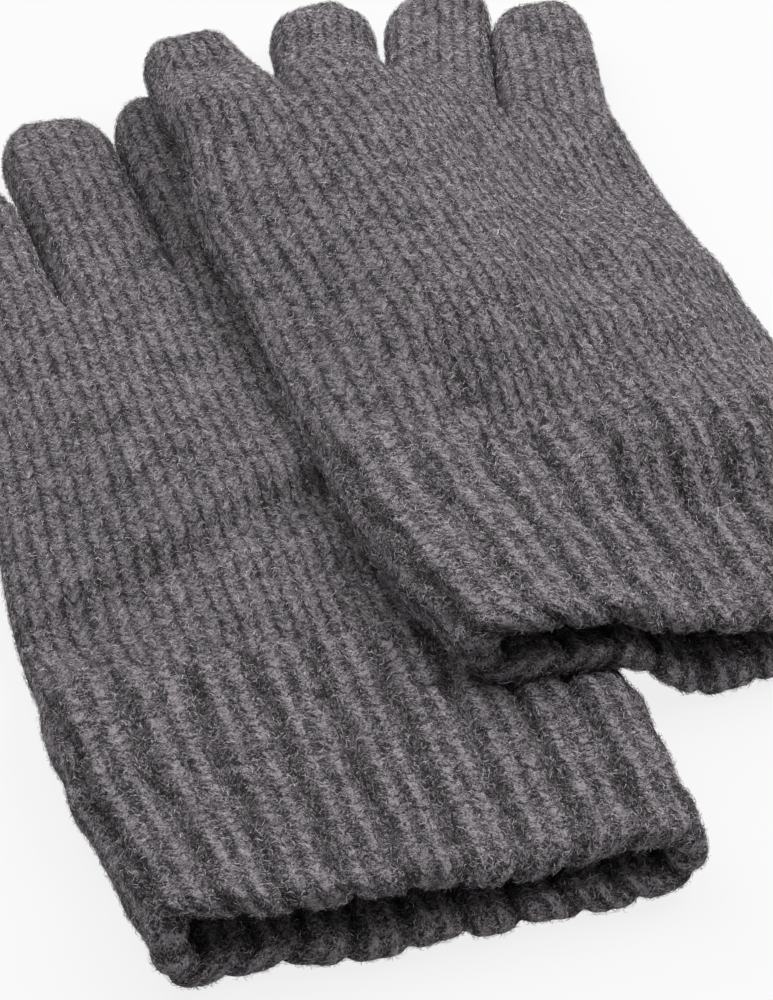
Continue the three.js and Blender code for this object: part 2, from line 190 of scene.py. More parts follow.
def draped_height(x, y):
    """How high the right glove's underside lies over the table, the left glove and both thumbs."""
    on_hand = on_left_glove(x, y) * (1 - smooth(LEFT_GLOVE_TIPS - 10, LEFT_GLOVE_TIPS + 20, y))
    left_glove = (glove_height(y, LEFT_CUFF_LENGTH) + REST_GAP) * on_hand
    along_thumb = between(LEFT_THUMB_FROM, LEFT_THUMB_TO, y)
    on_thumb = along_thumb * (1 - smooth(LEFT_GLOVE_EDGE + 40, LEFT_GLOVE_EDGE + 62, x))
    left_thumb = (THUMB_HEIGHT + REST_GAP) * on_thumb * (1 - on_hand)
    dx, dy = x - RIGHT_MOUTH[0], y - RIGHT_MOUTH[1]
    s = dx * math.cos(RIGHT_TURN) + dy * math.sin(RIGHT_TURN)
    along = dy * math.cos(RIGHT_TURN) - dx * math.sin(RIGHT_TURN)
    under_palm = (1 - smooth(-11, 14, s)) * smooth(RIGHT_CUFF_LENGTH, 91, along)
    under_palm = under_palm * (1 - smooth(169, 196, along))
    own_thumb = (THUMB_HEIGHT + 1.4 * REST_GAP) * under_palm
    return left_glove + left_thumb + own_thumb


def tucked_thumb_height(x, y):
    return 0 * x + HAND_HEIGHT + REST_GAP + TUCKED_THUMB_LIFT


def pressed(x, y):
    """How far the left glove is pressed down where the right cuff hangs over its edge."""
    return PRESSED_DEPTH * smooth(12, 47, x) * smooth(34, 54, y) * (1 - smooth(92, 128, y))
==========
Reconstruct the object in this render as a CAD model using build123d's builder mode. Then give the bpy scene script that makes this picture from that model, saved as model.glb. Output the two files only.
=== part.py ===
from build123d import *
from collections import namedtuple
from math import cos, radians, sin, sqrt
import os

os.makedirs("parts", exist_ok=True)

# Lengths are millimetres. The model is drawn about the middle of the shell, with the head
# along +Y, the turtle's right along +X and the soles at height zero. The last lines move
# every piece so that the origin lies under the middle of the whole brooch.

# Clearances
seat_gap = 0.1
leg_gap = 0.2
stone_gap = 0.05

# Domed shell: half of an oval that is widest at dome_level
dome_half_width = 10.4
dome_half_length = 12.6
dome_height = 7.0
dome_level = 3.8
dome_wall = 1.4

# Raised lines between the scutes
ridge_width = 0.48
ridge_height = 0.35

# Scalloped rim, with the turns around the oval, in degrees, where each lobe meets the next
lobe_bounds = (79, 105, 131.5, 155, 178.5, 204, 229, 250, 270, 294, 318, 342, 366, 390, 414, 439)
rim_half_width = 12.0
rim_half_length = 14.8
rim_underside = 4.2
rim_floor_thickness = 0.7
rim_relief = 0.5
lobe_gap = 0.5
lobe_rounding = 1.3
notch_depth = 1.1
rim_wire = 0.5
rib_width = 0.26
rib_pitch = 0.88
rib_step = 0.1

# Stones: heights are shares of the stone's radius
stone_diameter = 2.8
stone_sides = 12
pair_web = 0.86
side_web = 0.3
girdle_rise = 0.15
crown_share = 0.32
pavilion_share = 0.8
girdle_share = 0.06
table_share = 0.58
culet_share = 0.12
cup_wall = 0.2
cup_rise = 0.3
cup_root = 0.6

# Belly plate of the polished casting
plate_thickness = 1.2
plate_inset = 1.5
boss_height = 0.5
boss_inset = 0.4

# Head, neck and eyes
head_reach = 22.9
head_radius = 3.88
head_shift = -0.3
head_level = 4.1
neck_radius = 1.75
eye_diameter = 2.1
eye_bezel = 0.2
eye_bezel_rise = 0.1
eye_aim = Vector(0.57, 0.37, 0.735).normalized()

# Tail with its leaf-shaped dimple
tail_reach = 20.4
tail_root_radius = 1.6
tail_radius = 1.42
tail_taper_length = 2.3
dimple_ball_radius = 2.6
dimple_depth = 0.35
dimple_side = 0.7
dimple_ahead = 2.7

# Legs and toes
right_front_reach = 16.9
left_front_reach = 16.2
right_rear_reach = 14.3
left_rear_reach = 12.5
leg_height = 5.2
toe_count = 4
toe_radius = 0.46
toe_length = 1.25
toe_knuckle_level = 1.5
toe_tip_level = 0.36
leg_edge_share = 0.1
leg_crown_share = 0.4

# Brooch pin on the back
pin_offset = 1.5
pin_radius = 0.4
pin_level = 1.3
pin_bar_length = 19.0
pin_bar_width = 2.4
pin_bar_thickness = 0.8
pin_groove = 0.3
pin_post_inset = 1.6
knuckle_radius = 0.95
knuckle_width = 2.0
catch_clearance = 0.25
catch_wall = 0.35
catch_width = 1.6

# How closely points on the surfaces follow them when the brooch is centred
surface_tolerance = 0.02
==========
#### [Exercise]
Give back exactly the lines from the line that has "Continue the three.js" to the line that has "return PRESSED_DEPTH *", both included, and leave out all others.

#### [Response to the exercise]
Continue the three.js and Blender code for this object: part 2, from line 190 of scene.py. More parts follow.
def draped_height(x, y):
    """How high the right glove's underside lies over the table, the left glove and both thumbs."""
    on_hand = on_left_glove(x, y) * (1 - smooth(LEFT_GLOVE_TIPS - 10, LEFT_GLOVE_TIPS + 20, y))
    left_glove = (glove_height(y, LEFT_CUFF_LENGTH) + REST_GAP) * on_hand
    along_thumb = between(LEFT_THUMB_FROM, LEFT_THUMB_TO, y)
    on_thumb = along_thumb * (1 - smooth(LEFT_GLOVE_EDGE + 40, LEFT_GLOVE_EDGE + 62, x))
    left_thumb = (THUMB_HEIGHT + REST_GAP) * on_thumb * (1 - on_hand)
    dx, dy = x - RIGHT_MOUTH[0], y - RIGHT_MOUTH[1]
    s = dx * math.cos(RIGHT_TURN) + dy * math.sin(RIGHT_TURN)
    along = dy * math.cos(RIGHT_TURN) - dx * math.sin(RIGHT_TURN)
    under_palm = (1 - smooth(-11, 14, s)) * smooth(RIGHT_CUFF_LENGTH, 91, along)
    under_palm = under_palm * (1 - smooth(169, 196, along))
    own_thumb = (THUMB_HEIGHT + 1.4 * REST_GAP) * under_palm
    return left_glove + left_thumb + own_thumb


def tucked_thumb_height(x, y):
    return 0 * x + HAND_HEIGHT + REST_GAP + TUCKED_THUMB_LIFT


def pressed(x, y):
    """How far the left glove is pressed down where the right cuff hangs over its edge."""
    return PRESSED_DEPTH * smooth(12, 47, x) * smooth(34, 54, y) * (1 - smooth(92, 128, y))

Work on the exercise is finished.